The point, though, is that his job, like that of any self-respecting CEO, is to ensure the company improves and its performance doesn’t get worse. Not De Ruyter. Our load-shedding is record-breaking, and not in a good way. Yet, De Ruyter stays.

If he can’t save our economy from the effects of a dysfunctional Eskom, why keep him? Are we afraid to pay him out because he negotiated a good contract? Must we just be complicit in the damage he unleashes on our country’s economy because paying him off is scandalous? What is scandalous, is going nowhere slowly — and doing nothing about it.

If he can’t save our economy from the effects of a dysfunctional Eskom, why keep him?

His defenders, again, will tell us, as they have done before, that state capture has affected the state utility badly, with more than R14bn looted. And so poor De Ruyter is trying his best to undo what former president Jacob Zuma’s comrades did.

The implicit message here is that if you want De Ruyter to go it means you are, directly or not, part of the state capture band who want Eskom to return to the bad guys of the past administration.

For those who think like this, it is inconceivable that you could be opposed to state capture, want those implicated in it to be arrested, but still want De Ruyter to be shown the door for his incompetence. 

The fact that no-one knows for how long this devastating load-shedding will be with us is damning, not just for clueless De Ruyter, but his handlers too.

You’ve got to feel sad for a president who cuts short a trip and then sits with De Ruyter and other technocrats but remains in the dark on what to say to the nation. President Cyril Ramaphosa clearly doesn’t enjoy sitting in his mini-castle and saying nothing while the nation writhes in pain over De Ruyter-induced load-shedding.

He wants to say something new, something substantive, something believable about what has become the bane of our existence. He did that just a few weeks ago. Yet, we are back here.

How many times can a president address the nation about the same unresolved crisis without looking silly?

Many are wondering whether Ramaphosa believes that the people he has put in charge are the right people to help us get out of this pit. If he does, it probably means he too has to go soon. If not, he must remove them.

No nation deserves this level of incompetence. You can unleash the best spin possible but it could never ease the pain we endure daily because of load-shedding. 

If there’s a CEO we all want to see succeed, it is De Ruyter. We wanted him to undo state capture. We wanted him to reduce load-shedding, which he promised he could do in 18 months. Not that we believed him. But slow progress would have been nice. Our expectations are that low — but still unattainable.

We knew that De Ruyter’s success would be the country’s success. We knew that the nation’s hopes for an economic recovery, an antidote to years of plunder and pillage under Zuma, needed a functional Eskom.

How many times can a president address the nation about the same unresolved crisis without looking silly?

Sadly, the economy and Eskom are spiralling down into smouldering ash. We are in a worse position than we were when De Ruyter took over. 
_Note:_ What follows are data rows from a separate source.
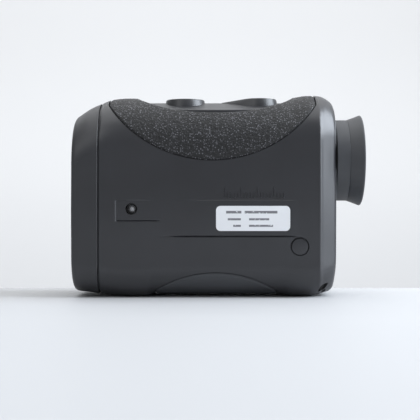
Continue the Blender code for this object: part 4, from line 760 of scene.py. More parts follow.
def superellipse(inset=0.0, steps=144):
    a, b = PANEL["length"] - inset, PANEL["width"] - inset
    turn = np.linspace(0, 2 * np.pi, steps, endpoint=False)
    c, s = np.cos(turn), np.sin(turn)
    share = 2 / PANEL["power"]
    return np.stack([PANEL["x"] + a * np.sign(c) * abs(c) ** share, b * np.sign(s) * abs(s) ** share], 1)


def crown_height(y):
    return PANEL["top"] - PANEL["radius"] + np.sqrt(PANEL["radius"] ** 2 - np.asarray(y, float) ** 2)


def crowned_block(name, drop, thickness):
    """A block whose top follows the panel's crown, lowered by drop."""
    y = np.linspace(-21, 21, 43)
    upper = [(v, crown_height(v) - drop) for v in y]
    lower = [(v, z - thickness) for v, z in reversed(upper)]
    return prism(name, upper + lower, "YZ", -45, 40)


def cord_slot():
    """A leaf-shaped hole in the lower rear corner, and the hole below that it opens into."""
    turn = math.radians(42)
    leaf = []
    for t in np.linspace(0, 2 * np.pi, 40, endpoint=False):
        u, v = 2.35 * math.cos(t), 0.95 * math.sin(t) * (1 - 0.45 * math.cos(t) ** 2)
        leaf.append((38.7 + u * math.cos(turn) - v * math.sin(turn), 3.7 + u * math.sin(turn) + v * math.cos(turn)))
    return prism("cord_leaf", leaf, "XZ", -25.0, -10.5), rod("cord_hole", (38.9, -12.0, 0), "Z", -3.0, 4.2, 1.15, 32)


def rounded_box(low, high, radius):
    return rounded([(low[0], low[1]), (high[0], low[1]), (high[0], high[1]), (low[0], high[1])], radius, 6)


def side_at(x, z):
    """Half width of the plain side at this place."""
    ring = case_ring(x)
    return float(np.interp(-z, -ring[:, 1], ring[:, 0]))


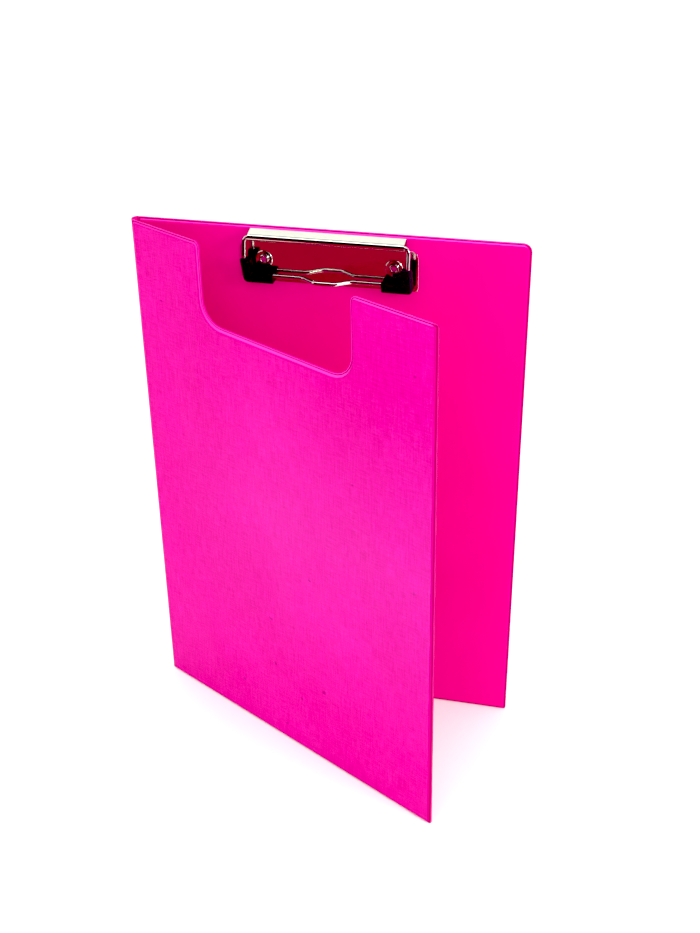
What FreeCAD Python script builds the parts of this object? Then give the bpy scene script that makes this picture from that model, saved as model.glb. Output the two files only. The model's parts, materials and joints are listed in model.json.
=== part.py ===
"""Foldover clipboard: two board-stiffened covers in welded plastic film, a soft spine with two creases, and
a wire-bail paper clip riveted to the back cover. Millimetres, +Z up. The clipboard stands part open on its
bottom edges, and the origin is on the floor under the middle of its bounding box."""
import FreeCAD, Part
import math
import os
from FreeCAD import Vector

# ---- driving dimensions -------------------------------------------------------------------------------
COVER_WIDTH = 226.0      # crease to outer edge of either cover
COVER_HEIGHT = 320.0
SPINE_WIDTH = 5.0        # crease to crease
OPEN_ANGLE = 29.0        # between the covers as they stand; each crease takes half of it

CORE_THICKNESS = 2.0     # greyboard
FILM = 0.4               # plastic film, outer and inner
WELD_BORDER = 2.0        # from the trimmed edge to the board inside
FIT_GAP = 0.1            # between the board's edge and the film's side wall
FILM_EDGE_RADIUS = 0.35
CORNER_RADIUS = 1.5
TOP_OUTER_RADIUS = 5.0   # the back cover's top outer corner

NOTCH_LEFT = 57.0        # the front cover's cut-out, measured from its crease
NOTCH_RIGHT = 169.5
NOTCH_DEPTH = 47.0
NOTCH_RADIUS = 14.0
NOTCH_MOUTH_RADIUS = 3.5

BEAD_RADIUS = 0.4        # the welded bead that each fold turns about
BEAD_SEAT = 0.3          # from a fold's axis to the spine film, which holds the bead
CREASE_GAP = 0.7         # from a fold's axis to the cover's film

CLIP_X = COVER_WIDTH / 2
PLATE_BOTTOM = COVER_HEIGHT - 32.2
PLATE_HEIGHT = 23.7
PLATE_WIDTH = 102.4
SHEET = 0.7              # clip plate thickness
PLATE_TOP_RADIUS = 5.0
PLATE_BOTTOM_RADIUS = 2.0
PLATE_EDGE_RADIUS = 0.25

RAIL_LENGTH = 88.8       # the plate's rolled top edge
RAIL_SLOPE = 15.0        # fall of the rail's top towards the front, degrees
RAIL_BEND_RADIUS = 1.6
RAIL_LIP_ANGLE = -200.0  # where the roll ends, so that it holds the wire on every side
WIRE_RADIUS = 1.2
WIRE_PLAY = 0.08         # running fit between the wire and the roll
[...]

The time has come for De Ruyter to stop pretending that he knows what he’s doing at Megawatt Park.

Each time we are in the dark, each time load-shedding gets worse, or we wonder if we’re now closer to total system collapse, we know in our hearts that De Ruyter is also in the dark on what to do about our power crisis.

We are all in the dark, literally and figuratively, because no-one has the guts to remove a clearly incompetent guy at Eskom. You’ve got to wonder what is in that contract of employment that keeps the government’s hands tied.

We are in the pits. Nkosi sikelel iAfrika.